A survey said most millennials want to spend time with others and work on hobbies as they approach retirement.

KNOXVILLE, Tenn. — Millennials are around 40 years old now, and many are starting to plan for life after leaving the workforce.

A survey from Charles Schwab, a major investment company, said Millennials are pouring more of their money into retirement savings than previous generations did, partly because many doubt they will be able to stay financially secure later in life.

"They are thinking about it in different ways because they are significantly pessimistic about their ability to achieve financial security," said Erin Freeman, a leader of a public relations company that works with investment companies. "They've been putting more money away now, especially in comparison to their Baby Boomer parents and Generation X."

The study identified four perspectives among Millennials as they plan for retirement. It also said most Millennials are expected to start entering retirement in 2050.

The first is called the "relaxed minimalist" which heavily emphasizes saving money now and building up wealth before 2050, so they don't need to worry about money after retirement. After retiring, she said most of these kinds of Millennials want to focus on their hobbies and spending time with others.

The study said this group is the largest among the four perspectives and places less focus on finances than it does on relationships and relaxation.

A few Millennials also follow the "practical achiever" perspective, who strategize their wealth. She said they look for new ways to save money, such as cryptocurrency, and she expects these kinds of retirees to continue finding ways to save money into retirement. 

The "on-trend friends" are expected to continue following consumer trends and spend more time shopping than their peers and are expected to value financial stability as a way to maintain a healthy spending and entertainment budget.

Finally, the "high-tech jetsetters" are expected to continue nomadic and fast-paced lifestyles, relying heavily on technology to stay connected with family and friends as they adventure around the world during their retirement age.

The four major perspectives sharply contrast with Boomers and Gen Xers because fewer than half of Millennials are expected to own a home when they retire. Around 75% of the two previous generations are expected to value stability through homeownership.

So, while Boomers generally value stability and consistency in retirement, the study said Millennials are less likely to share those values.
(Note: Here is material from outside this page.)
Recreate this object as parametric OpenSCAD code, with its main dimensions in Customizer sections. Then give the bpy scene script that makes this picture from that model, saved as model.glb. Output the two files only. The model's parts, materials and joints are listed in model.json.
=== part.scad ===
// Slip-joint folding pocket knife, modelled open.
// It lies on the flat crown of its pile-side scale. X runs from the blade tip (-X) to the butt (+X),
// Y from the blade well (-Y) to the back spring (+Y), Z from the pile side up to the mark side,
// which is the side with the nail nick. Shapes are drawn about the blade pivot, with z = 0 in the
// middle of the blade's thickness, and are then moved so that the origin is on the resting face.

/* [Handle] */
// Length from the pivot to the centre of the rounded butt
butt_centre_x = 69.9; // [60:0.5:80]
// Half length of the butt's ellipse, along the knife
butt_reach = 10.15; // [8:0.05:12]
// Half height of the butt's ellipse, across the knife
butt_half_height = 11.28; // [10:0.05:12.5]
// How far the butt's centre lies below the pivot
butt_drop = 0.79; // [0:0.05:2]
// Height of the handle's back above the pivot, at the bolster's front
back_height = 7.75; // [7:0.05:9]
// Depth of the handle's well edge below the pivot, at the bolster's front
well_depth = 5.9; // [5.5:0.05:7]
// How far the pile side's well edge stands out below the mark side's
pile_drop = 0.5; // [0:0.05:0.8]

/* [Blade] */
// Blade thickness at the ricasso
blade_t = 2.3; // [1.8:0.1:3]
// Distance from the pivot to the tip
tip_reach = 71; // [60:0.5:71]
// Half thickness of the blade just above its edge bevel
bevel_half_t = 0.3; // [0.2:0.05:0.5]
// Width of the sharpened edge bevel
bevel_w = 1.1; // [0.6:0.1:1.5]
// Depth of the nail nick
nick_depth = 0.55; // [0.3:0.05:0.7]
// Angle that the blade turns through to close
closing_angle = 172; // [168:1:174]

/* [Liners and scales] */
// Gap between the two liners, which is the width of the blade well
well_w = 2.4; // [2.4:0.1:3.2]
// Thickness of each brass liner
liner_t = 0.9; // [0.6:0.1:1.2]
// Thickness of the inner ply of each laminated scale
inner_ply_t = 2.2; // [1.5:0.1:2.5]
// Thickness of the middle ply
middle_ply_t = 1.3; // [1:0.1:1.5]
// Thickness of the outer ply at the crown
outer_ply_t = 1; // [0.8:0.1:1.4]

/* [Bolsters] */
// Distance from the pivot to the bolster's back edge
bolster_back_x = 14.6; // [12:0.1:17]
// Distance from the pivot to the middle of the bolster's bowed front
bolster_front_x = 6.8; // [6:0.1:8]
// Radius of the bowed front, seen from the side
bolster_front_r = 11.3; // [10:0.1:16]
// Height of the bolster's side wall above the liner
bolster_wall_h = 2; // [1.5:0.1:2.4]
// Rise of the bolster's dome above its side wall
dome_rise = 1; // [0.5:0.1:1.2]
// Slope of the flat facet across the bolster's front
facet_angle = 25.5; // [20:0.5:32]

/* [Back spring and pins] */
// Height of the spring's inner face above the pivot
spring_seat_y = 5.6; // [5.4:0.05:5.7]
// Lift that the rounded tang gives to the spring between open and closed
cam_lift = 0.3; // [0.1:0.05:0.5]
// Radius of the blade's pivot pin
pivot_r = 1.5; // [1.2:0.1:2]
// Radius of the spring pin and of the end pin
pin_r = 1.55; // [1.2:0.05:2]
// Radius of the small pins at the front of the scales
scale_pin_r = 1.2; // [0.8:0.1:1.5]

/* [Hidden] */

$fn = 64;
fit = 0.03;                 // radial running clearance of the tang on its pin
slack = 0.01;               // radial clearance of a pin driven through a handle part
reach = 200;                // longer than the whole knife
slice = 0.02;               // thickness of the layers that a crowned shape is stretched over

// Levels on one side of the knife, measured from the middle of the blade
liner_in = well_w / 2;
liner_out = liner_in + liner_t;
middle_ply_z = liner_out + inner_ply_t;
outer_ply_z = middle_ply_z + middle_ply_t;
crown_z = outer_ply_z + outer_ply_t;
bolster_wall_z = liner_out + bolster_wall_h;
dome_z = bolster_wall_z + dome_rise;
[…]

Instead, since they are less likely to own a home, Millennials are expected to prioritize travel and experiences during retirement.

"What makes Millennials so different from other generations is that they think of their retirement as a targeted lifestyle that they wish to achieve, instead of thinking about a targeted savings number that they need to get to," said Freeman. "Millennials are very focused on their lifestyle, and that is important to their future planning."